» WRITTEN REQUEST:
Every entry must be given again exactly.

##### EXERCISE MATERIALS #####

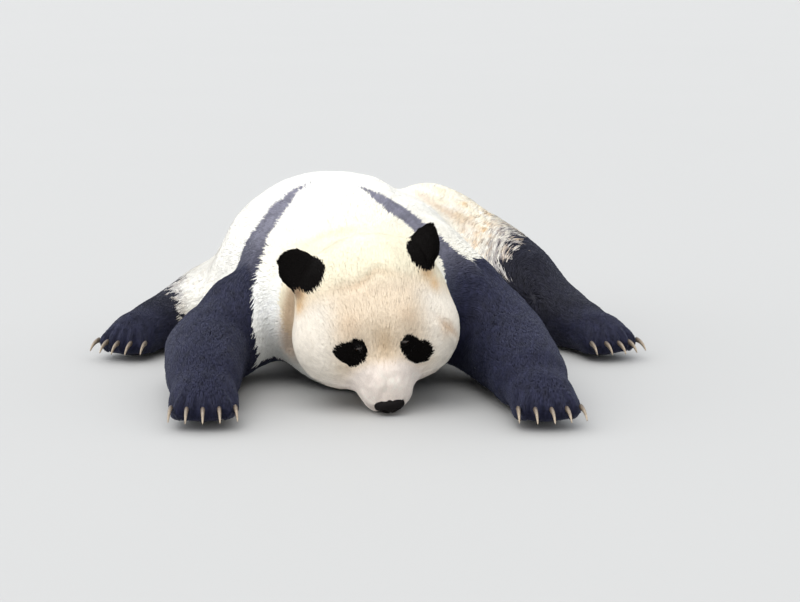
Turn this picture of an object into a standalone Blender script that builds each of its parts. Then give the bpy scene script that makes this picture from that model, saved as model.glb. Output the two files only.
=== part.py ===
"""Giant panda lying flat on its belly, asleep, life size.

The flesh is modelled whole, out to the tips of the coat: overlapping egg-shaped masses set along
the spine, the neck and the limbs are fused into one closed surface, smoothed, and laid on the floor.
Thin plane cuts then part it into head, neck, trunk and limbs. Ears, eyes, nose and claws are their
own solids, each seated in a pocket with a thin gap round it.

Metres, +Z up. The head points toward -Y and the animal's left side is +X. While the shape is being
worked out, x and y are counted from a spot on the floor under the nose; at the end everything is
moved so that the origin is the middle of the footprint.
"""

import math

import bmesh
import bpy
from mathutils import Matrix, Vector

# Fusing and parting the flesh
GAP = 0.0003                # air between solids that meet
VOXEL = 0.010               # grain of the surface that fuses the masses
SMOOTH_PASSES = 7
BODY_TRIANGLES = 3500       # of the whole surface, before the parting cuts
HEAD_TRIANGLES = 6600       # the same, for the finer surface that only the head is taken from
EAR_NOSE_FACETS = 2         # icosphere subdivisions
EYE_FACETS = 1
STEPS_PER_SPAN = 9          # masses between two stations of a body or limb
SINK = 0.015                # how far a mass that rests on the floor would reach below it, if not cut flat

# Head: side, dorsal and nose directions are its own axes, with its centre between the ears and the jaw
HEAD_CENTRE = Vector((-0.031, 0.106, 0.1695))
HEAD_PITCH = math.radians(57)       # muzzle below the horizontal
HEAD_ROLL = math.radians(7)         # left side raised
HEAD_YAW = math.radians(6.5)        # face turned to its left
EYE_SIDE, EYE_UP, EYE_ALONG = 0.0445, 0.0605, 0.0695
EYE_RADIUS = 0.0115
NOSE_UP, NOSE_ALONG = -0.004, 0.173
NOSE_SIZE = (0.030, 0.018, 0.017)   # half width, height and depth

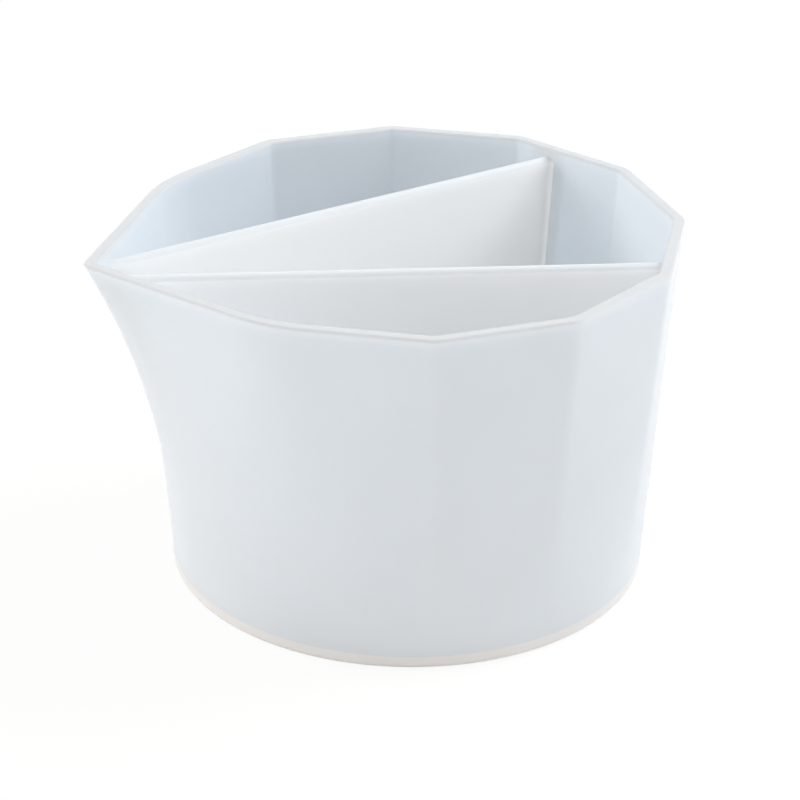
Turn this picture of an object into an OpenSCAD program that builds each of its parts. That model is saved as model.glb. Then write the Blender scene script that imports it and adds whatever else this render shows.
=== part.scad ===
// Split pouring cup for mixing resin, moulded in one piece from translucent silicone.
// A round floor carries a wall that grows into a twelve-sided rim with a pointed pouring spout,
// and two dividers fan out from the spout to part the inside into three chambers.
// The origin is the centre of the underside, +Z is up and the spout points along -X.

/* [Rim] */
// Distance from the cup's axis to a corner of the rim
rim_reach = 50; // [42:0.5:70]
// Height of the rim above the surface that the cup stands on
cup_height = 66.6; // [45:0.1:100]
// Radius that rounds each corner of the rim, seen from above
rim_corner_r = 5; // [3:0.25:8]
// Radius that rounds the inner and the outer edge of the rim's flat top
lip_r = 0.5; // [0.2:0.05:0.7]

/* [Wall] */
// Thickness of the wall, measured level
wall_t = 2.25; // [1.6:0.05:4]
// Radius of the hollow corner where the wall runs into the floor
floor_corner_r = 2.5; // [1:0.25:5]

/* [Spout] */
// Distance from the cup's axis to the tip of the spout
spout_reach = 60.4; // [56:0.1:85]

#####

» PROBLEM SOLUTION:
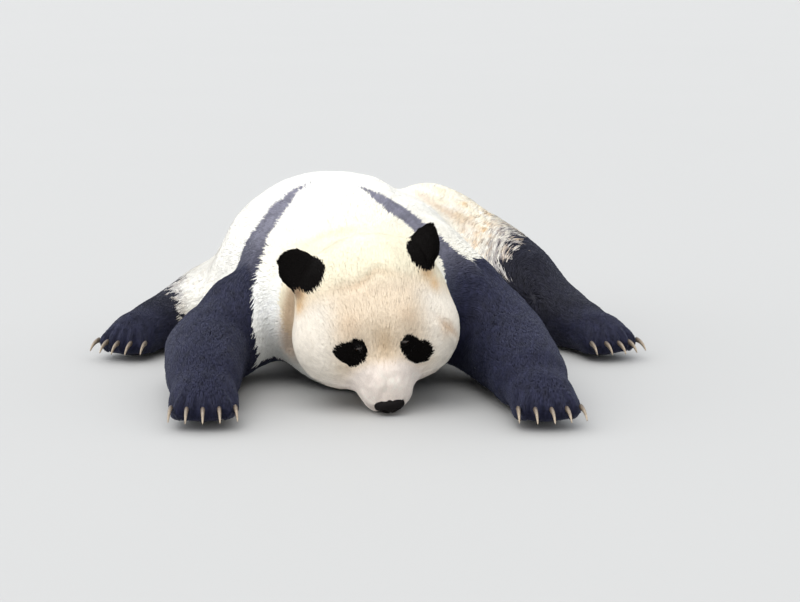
Turn this picture of an object into a standalone Blender script that builds each of its parts. Then give the bpy scene script that makes this picture from that model, saved as model.glb. Output the two files only.
=== part.py ===
"""Giant panda lying flat on its belly, asleep, life size.

The flesh is modelled whole, out to the tips of the coat: overlapping egg-shaped masses set along
the spine, the neck and the limbs are fused into one closed surface, smoothed, and laid on the floor.
Thin plane cuts then part it into head, neck, trunk and limbs. Ears, eyes, nose and claws are their
own solids, each seated in a pocket with a thin gap round it.

Metres, +Z up. The head points toward -Y and the animal's left side is +X. While the shape is being
worked out, x and y are counted from a spot on the floor under the nose; at the end everything is
moved so that the origin is the middle of the footprint.
"""

import math

import bmesh
import bpy
from mathutils import Matrix, Vector

# Fusing and parting the flesh
GAP = 0.0003                # air between solids that meet
VOXEL = 0.010               # grain of the surface that fuses the masses
SMOOTH_PASSES = 7
BODY_TRIANGLES = 3500       # of the whole surface, before the parting cuts
HEAD_TRIANGLES = 6600       # the same, for the finer surface that only the head is taken from
EAR_NOSE_FACETS = 2         # icosphere subdivisions
EYE_FACETS = 1
STEPS_PER_SPAN = 9          # masses between two stations of a body or limb
SINK = 0.015                # how far a mass that rests on the floor would reach below it, if not cut flat

# Head: side, dorsal and nose directions are its own axes, with its centre between the ears and the jaw
HEAD_CENTRE = Vector((-0.031, 0.106, 0.1695))
HEAD_PITCH = math.radians(57)       # muzzle below the horizontal
HEAD_ROLL = math.radians(7)         # left side raised
HEAD_YAW = math.radians(6.5)        # face turned to its left
EYE_SIDE, EYE_UP, EYE_ALONG = 0.0445, 0.0605, 0.0695
EYE_RADIUS = 0.0115
NOSE_UP, NOSE_ALONG = -0.004, 0.173
NOSE_SIZE = (0.030, 0.018, 0.017)   # half width, height and depth

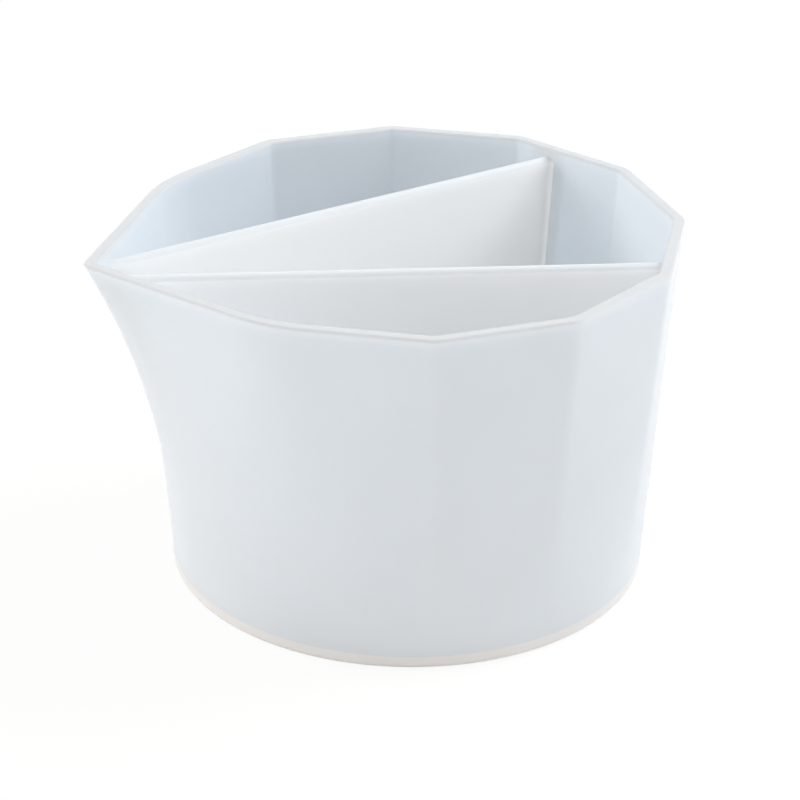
Turn this picture of an object into an OpenSCAD program that builds each of its parts. That model is saved as model.glb. Then write the Blender scene script that imports it and adds whatever else this render shows.
=== part.scad ===
// Split pouring cup for mixing resin, moulded in one piece from translucent silicone.
// A round floor carries a wall that grows into a twelve-sided rim with a pointed pouring spout,
// and two dividers fan out from the spout to part the inside into three chambers.
// The origin is the centre of the underside, +Z is up and the spout points along -X.

/* [Rim] */
// Distance from the cup's axis to a corner of the rim
rim_reach = 50; // [42:0.5:70]
// Height of the rim above the surface that the cup stands on
cup_height = 66.6; // [45:0.1:100]
// Radius that rounds each corner of the rim, seen from above
rim_corner_r = 5; // [3:0.25:8]
// Radius that rounds the inner and the outer edge of the rim's flat top
lip_r = 0.5; // [0.2:0.05:0.7]

/* [Wall] */
// Thickness of the wall, measured level
wall_t = 2.25; // [1.6:0.05:4]
// Radius of the hollow corner where the wall runs into the floor
floor_corner_r = 2.5; // [1:0.25:5]

/* [Spout] */
// Distance from the cup's axis to the tip of the spout
spout_reach = 60.4; // [56:0.1:85]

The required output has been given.